AF: I don’t know if what happened to us is anything worse than happened to other bands. At least all of our albums got released. And no labels have made us change any of our tunes. We were given some freedom, although A&M could quite easily have sold our third album. To Geffen’s credit, they let us have 99th Dream in the end. But yes, it’s the curse of Swervedriver.

So what’s getting played on the comeback tour?

AF: We’ll play songs from across the board. There are songs we’ve only played a couple times, like “Why Say Yeah” or “The Hitcher,” which will be cool because that will be refreshing. There will be some creative delegating between me and Jim [Hartridge, Swervedriver’s other guitarist]. It’s a quite different art form, live vs. studio. The show should be different as well. I’ve never been interested in recreating the album. You have to be creative. Plus, you hit one pedal really hard during a show, and no one remembers what’s supposed to come next. It’s a form of brainwashing.

So, about the lame shoegaze term.

AF: I simply think that any musical term that has shoe in it is absurd. In some parts of the world, it is considered a huge insult to show the soles of your shoes. You’d like to think there is a deeper meaning to it, but there isn’t, is there? I laugh about how it has become a genre, but I suppose all of those things are absurd. Grunge didn’t like being called grunge, punk bands in 1977 didn’t like being called punks.

It’s simply impossible for terminology to fully describe music.

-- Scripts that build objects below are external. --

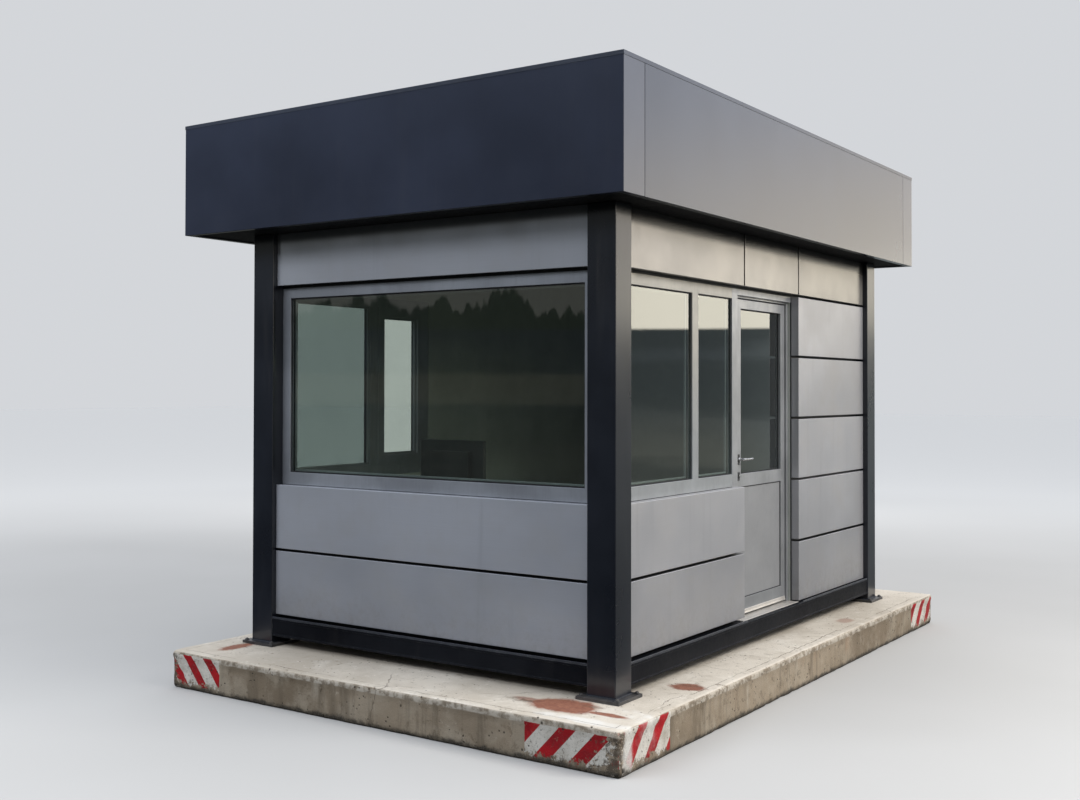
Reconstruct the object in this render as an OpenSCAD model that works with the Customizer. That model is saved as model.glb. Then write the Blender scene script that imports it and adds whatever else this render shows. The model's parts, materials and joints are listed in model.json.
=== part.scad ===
// Security guard booth: a prefabricated cabin with a deep flat roof band,
// standing on its low concrete island. All sizes are in millimetres.
// Front (big window) faces -Y, the door side faces +X, +Z is up.
// The origin is the bottom centre of the whole object's box.

/* [Cabin] */
// Width over the corner posts, left to right
cabin_w = 2680; // [2500:10:2900]
// Depth over the corner posts, front to back
cabin_d = 4180; // [4120:10:4700]
// Side of a square corner post
post = 175; // [150:5:190]
// Underside of the roof above the base plates
soffit_z = 2628; // [2600:2:2800]
// How far the wall panels stand back from the posts' faces
panel_set = 36; // [25:1:45]

/* [Walls] */
// Depth of a cladding panel, face to back
panel_t = 56; // [50:1:62]
// Thickness of the insulated wall behind the panels
core_t = 68; // [60:1:90]
// Lower edge of the lowest full panel row
row_z0 = 164; // [160:1:172]
// Height of one full panel row, joint included
row_h = 426; // [420:1:430]
// Lower edge of the panels under the windows
low_z0 = 180; // [172:1:190]
// Top of the panels under the windows
sill_z = 1010; // [960:2:1050]
// Open joint between panels
joint = 16; // [8:1:20]

/* [Windows] */
// Width of an outer frame bar
bar = 68; // [60:1:76]
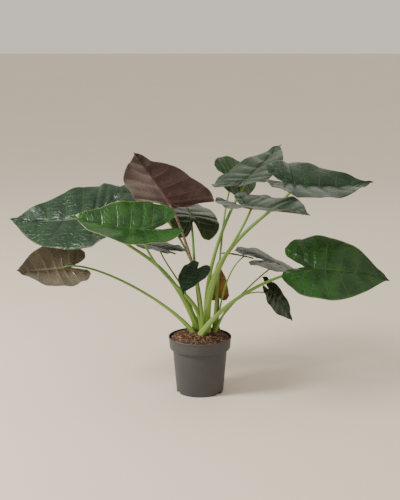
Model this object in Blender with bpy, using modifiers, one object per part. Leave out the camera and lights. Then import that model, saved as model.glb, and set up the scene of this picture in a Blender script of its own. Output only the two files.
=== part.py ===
"""Potted alocasia: a nursery pot of soil with seventeen arrow-shaped leaves on long stalks.

Metres, +Z up. The origin is the centre of the pot's underside. The viewer's side is -Y.
Every leaf is a stalk (petiole) that rises from the crown and a blade that hangs from its end.
"""

import math
from typing import NamedTuple

import bmesh
import bpy
from mathutils import Euler, Vector

# --- pot -------------------------------------------------------------------------------------
POT_HEIGHT = 0.154
RIM_RADIUS = 0.085
BAND_FOOT_RADIUS = 0.082
BAND_HEIGHT = 0.034
BODY_TOP_RADIUS = 0.0727
BASE_RADIUS = 0.0635
LIP_HEIGHT = 0.004
LIP_OVERHANG = 0.0012
POT_WALL = 0.0014
POT_FLOOR = 0.0025
POT_STEPS = 48
DRAIN_WIDTH = 0.020
DRAIN_HEIGHT = 0.007
DRAIN_DEPTH = 0.012
DRAIN_COUNT = 3
DRAIN_TURN = math.radians(-67.0)

# --- soil and crown --------------------------------------------------------------------------
GAP = 0.0003
SOIL_EDGE_Z = 0.147
SOIL_TOP_Z = 0.165
SOIL_STEPS = 48
CROWN_CENTRE = (0.015, 0.016)
CROWN_RADIUS = 0.047
CROWN_TOP_Z = 0.1417
CROWN_DEPTH = 0.036
CROWN_STEPS = 24

# --- leaves ----------------------------------------------------------------------------------
STALK_START_Z = 0.150
STALK_POINTS = 12
SOCKET_POINTS = 4
BLADE_THICKNESS = 0.0012

# Half of a blade lying flat: across in half widths, along in blade lengths ahead of the stalk
# and in lobe lengths behind it.
OUTER_MARGIN = (
    (0.0, 1.0), (0.075, 0.915), (0.24, 0.80), (0.52, 0.625), (0.80, 0.41),
    (0.97, 0.18), (1.0, -0.10), (0.93, -0.45), (0.77, -0.78), (0.53, -0.98),
)
RIBS = (
    (0.0, 1.0), (0.0, 0.87), (0.0, 0.70), (0.0, 0.50), (0.0, 0.30),
    (0.0, 0.13), (0.0, 0.0), (0.14, -0.30), (0.32, -0.66), (0.53, -0.98),
)
SINUS_MARGIN = ((0.0, -0.32), (0.07, -0.48), (0.155, -0.70), (0.30, -0.93))
STALK_ROW = 6
COLUMNS = (0.0, 0.4, 0.75, 1.0)


class Leaf(NamedTuple):
    """One leaf: its stalk's route and how its blade is turned and bent (metres, degrees)."""

    foot: tuple
    rise: tuple
    reach: tuple
    attach: tuple
    radii: tuple
    heading: float
    pitch: float
    roll: float
    length: float
    width: float = 0.45
    lobe: float = 0.42
    fold: float = 10.0
    curl: float = -20.0
    arch: float = 10.0
    droop: float = 0.0
    twist: float = 0.0
    bow: float = 0.0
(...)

AF: It could mean anything. And I think it was lazy to throw us in with Verve and Slowdive just because our names sounded similar. It’s kind of ludicrous. If that’s how people describe it, in some ways it doesn’t matter. People accept it for what it is.

Some forget that David Lynch and Twin Peaks had an impact on the sound as well.

AF: Angelo Badalamenti was a huge influence. Everyone was watching that show.

So now Swervedriver and My Bloody Valentine are back. Any thoughts on Kevin Shields? He has proven to be very influential as time passes.

AF: I first came across Kevin when my earlier band Shake Appeal played a show with My Bloody Valentine at a squat in East London. I remember seeing this guy in specs with two amps, one with a clean signal and one with a fuzzy signal. He was already thinking about how he was going to mash sound together.

And when I heard Isn’t Anything, I just thought he was someone who was interested in pushing boundaries. Loveless was mind-blowing. “Loomer” was amazing. I thought, “What on earth is he doing?” It was inspirational.